Both Kansas Cities raise age to buy tobacco products to 21
Kansas City, Mo. Young Kansas City smokers will have to drive a bit farther to buy their cigarettes, e-cigarettes or vapor products under an ordinance that's getting widespread support in the metropolitan area.
On the same day as the American Cancer Society's annual Great American Smokeout, the Kansas City, Missouri, City Council voted 11-1 Thursday in favor of an ordinance raising the minimum age to tobacco products, rolling papers and alternative nicotine products to 21.
The Unified Government of Wyandotte County and Kansas City, Kansas, approved a similar measure Thursday night on a 6-1 vote.
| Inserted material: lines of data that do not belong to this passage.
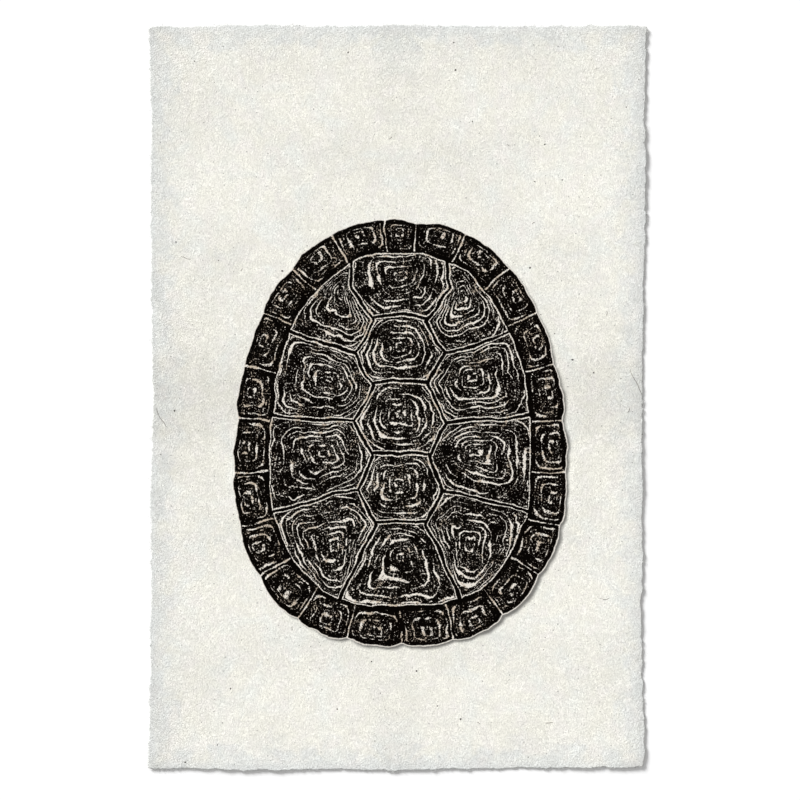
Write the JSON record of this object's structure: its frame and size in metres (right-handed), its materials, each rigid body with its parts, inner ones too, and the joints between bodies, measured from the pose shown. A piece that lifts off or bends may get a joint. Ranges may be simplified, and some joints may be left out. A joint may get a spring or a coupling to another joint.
{
  "type": "art print on handmade paper",
  "caption": "Upright unframed sheet of thick off-white handmade paper with four ragged deckle edges, printed with a dark turtle shell figure, lying face up.",
  "frame": {"origin": "under the middle of the sheet's outer box, on the surface that it lies on", "axes": "+Z out of the printed face, +Y to the head of the sheet, +X to the right of the printed figure"},
  "size_m": [0.511, 0.7654, 0.0032],
  "materials": {
    "paper": "matte"
  },
  "bodies": {
    "root": {"paper_sheet": "paper"}
  },
  "joints": []
}
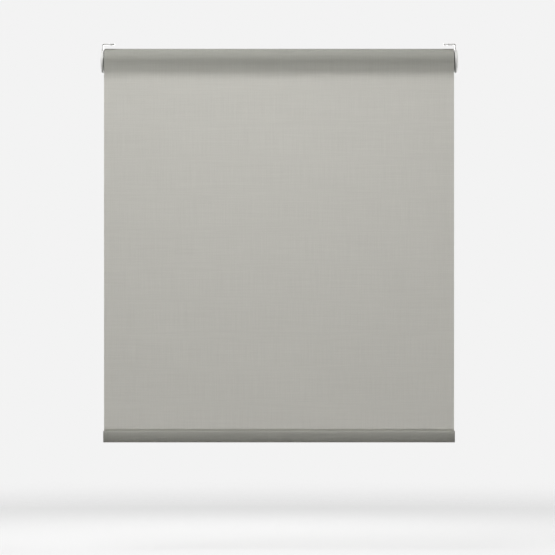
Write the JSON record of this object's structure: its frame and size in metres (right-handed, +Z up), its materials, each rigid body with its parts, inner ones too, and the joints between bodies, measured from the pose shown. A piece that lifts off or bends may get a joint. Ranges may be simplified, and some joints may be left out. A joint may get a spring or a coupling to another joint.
{
  "type": "roller blind",
  "caption": "Cordless spring roller blind: cloth rolled on a tube between two top-fixed end brackets with domed covers, pulled down and pushed up by its weighted hem.",
  "frame": {"origin": "in the plane of the recess head (the upper faces of both bracket flanges), midway between the two ends of the cloth, straight above the axis of the roll", "axes": "+X along the roll towards the spring end, +Y towards the window and away from the room, +Z up"},
  "size_m": [0.717, 0.0511, 0.798],
  "materials": {
    "cloth": "plain woven light-filtering taupe-grey polyester",
    "white_powder_coat": "satin white powder coat on steel",
    "white_plastic": "moulded white plastic, soft gloss",
    "grey_plastic": "moulded grey nylon",
    "aluminium": "extruded mill finish",
    "bright_steel": "plain drawn and turned steel"
  },
  "bodies": {
    "fixings": {"pin_end_bracket": "white_powder_coat", "spring_end_bracket": "white_powder_coat", "pin_end_cover": "white_plastic", "spring_end_cover": "white_plastic", "pin_bush": "grey_plastic", "spring_spindle": "bright_steel", "spring_rod": "bright_steel", "rod_clip": "bright_steel", "spring_anchor": "grey_plastic", "lift_spring": "bright_steel", "brake_drum": "bright_steel", "hanging_cloth": "cloth"},
    "roller": {"roller_tube": "aluminium", "cloth_spline": "grey_plastic", "cloth_roll": "cloth", "spring_end_plug": "grey_plastic", "pin_end_plug": "grey_plastic", "pin_spring_retainer": "grey_plastic", "spring_carrier": "grey_plastic", "brake_spring": "bright_steel", "pin_spring": "bright_steel"},
    "sprung_pin": {"bracket_pin": "bright_steel"},
    "hem": {"hem_pocket": "cloth", "hem_bar": "aluminium", "hem_cap_left": "grey_plastic", "hem_cap_right": "grey_plastic"}
  },
  "joints": [
    {"name": "hem_travel", "type": "slide", "parent": "fixings", "child": "hem", "axis": [0, 0, 1], "range_m": [-0.17, 0.705], "deforming": ["hanging_cloth"]},
    {"name": "roller_turn", "type": "hinge", "parent": "fixings", "child": "roller", "pos_m": [0, 0, -0.0335], "axis": [-1, 0, 0], "range_deg": [-405, 1665], "deforming": ["lift_spring"]},
    {"name": "pin_retract", "type": "slide", "parent": "roller", "child": "sprung_pin", "axis": [1, 0, 0], "range_m": [0, 0.008], "stiffness_N_per_m": 300, "springref_m": -0.006, "deforming": ["pin_spring"]}
  ],
  "couplings": [
    {"joint": "roller_turn", "follows": "hem_travel", "rad_per_m": 41.07}
  ]
}
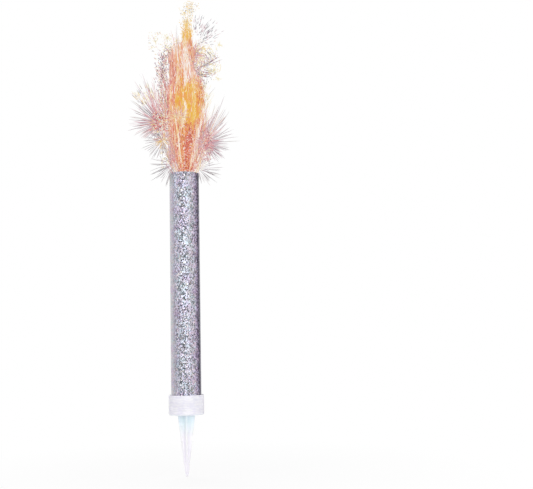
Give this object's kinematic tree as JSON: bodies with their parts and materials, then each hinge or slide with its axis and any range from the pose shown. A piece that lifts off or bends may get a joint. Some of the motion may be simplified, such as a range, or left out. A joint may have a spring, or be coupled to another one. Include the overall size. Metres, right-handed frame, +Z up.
{
  "type": "ice fountain",
  "caption": "Foil-wrapped cake fountain, shown burning with its plume of flame and sparks, in a plastic spike holder that it pulls out of.",
  "frame": {"origin": "on the tube's axis at the flat underside of the cup, which is where the top of the cake lies", "axes": "+Z up along the tube towards its burning mouth, spike along -Z, -Y towards the viewer of the picture"},
  "size_m": [0.0619, 0.0503, 0.24],
  "materials": {
    "holder_plastic": "milky translucent moulded plastic",
    "kraft_board": "rolled paper board",
    "holographic_foil": "silver holographic glitter film on paper",
    "clay": "pressed clay",
    "felt": "grey felt",
    "composition": "grey fibrous spark composition",
    "choke_board": "pale board with a scorched edge",
    "flame": "glowing gas in orange, yellow and red",
    "sparks": "fine glowing spark trails"
  },
  "bodies": {
    "holder": {"spike_holder": "holder_plastic"},
    "fountain": {"paper_tube": "kraft_board", "foil_wrap": "holographic_foil", "base_plug": "clay", "bottom_wad": "felt", "spark_charge": "composition", "choke_ring": "choke_board", "flame_core": "flame", "left_spark_burst": "sparks", "right_spark_burst": "sparks", "upper_right_spark_burst": "sparks", "upper_left_spark_burst": "sparks", "front_spark_burst": "sparks", "back_spark_burst": "sparks"}
  },
  "joints": [
    {"name": "tube_pull", "type": "slide", "parent": "holder", "child": "fountain", "axis": [0, 0, 1], "range_m": [0, 0.012]}
  ]
}
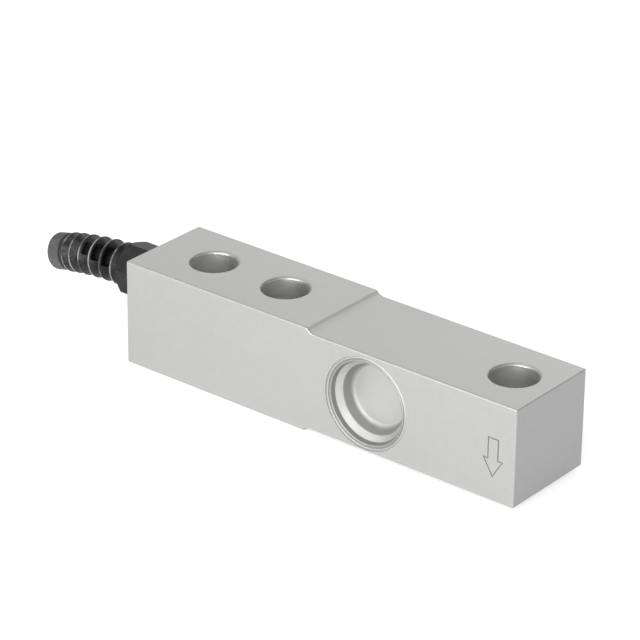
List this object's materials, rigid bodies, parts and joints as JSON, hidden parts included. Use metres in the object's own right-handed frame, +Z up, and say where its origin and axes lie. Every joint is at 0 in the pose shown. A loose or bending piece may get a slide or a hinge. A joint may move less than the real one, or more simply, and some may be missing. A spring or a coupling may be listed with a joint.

Neither city's ordinance changes the legal smoking age of 18.
Kansas City, Mo., Councilwoman Alissia Canady on Thursday said raising the purchasing age was "the responsible thing to do as policymakers."
If the regional effort is successful, Kansas City would become the second-largest metro area in the United States — behind only New York City — to raise the minimum age. In December, Columbia became the first Missouri city to do so.
The ordinance is a perfect fit for other local health initiatives, such as Healthy Communities Wyandotte, said Mike Taylor, spokesman for the Unified Government of Wyandotte County and Kansas City, Kansas. His city's vote was scheduled to coincide with that in Kansas City, Missouri, to bring additional attention regionally to the ordinance, he said.
The Greater Kansas City Chamber of Commerce is spearheading the metro-wide effort, called Tobacco 21/KC, which is part of a national initiative by the Preventing Tobacco Addiction Foundation to get communities across the country to raise the legal age.
The hope is that the change will slow the trickle-down of smoking items to children younger than 18 who often get them from older friends and relatives, Greater Kansas City Chamber of Commerce President Jim Heeter said.
In April, the chamber announced a partnership with Blue Cross and Blue Shield of Kansas City called Healthy KC, with the goal of making Kansas City one of the top 10 healthiest communities in America. Raising the legal age for buying tobacco products is a big step, he said.
"The reason we think it's important is because, by the very simple action of changing the ordinance, it will have the dramatic effect of keeping cigarettes out of the hands of our youngest citizens," Heeter said. "I'm not just talking about folks who are 18."
A report issued earlier this year by the federal Institute of Medicine concluded that raising the legal age to buy tobacco to 21 would result in 249,000 fewer premature deaths, 45,000 fewer deaths from lung cancer and 4.2 million fewer years of life lost for people born between 2000 and 2019 when they reach their 40s and 50s.
"The first place in the country to do this was in 2005 in Massachusetts," said Dr. Rex Archer with the Kansas City Health Department. "They found that even though it was a while before it started to spread to other border communities, it still had a significant impact on reducing youth from becoming addicted."
He said supporters expected a domino effect after the two Kansas City governments approved the ordinance.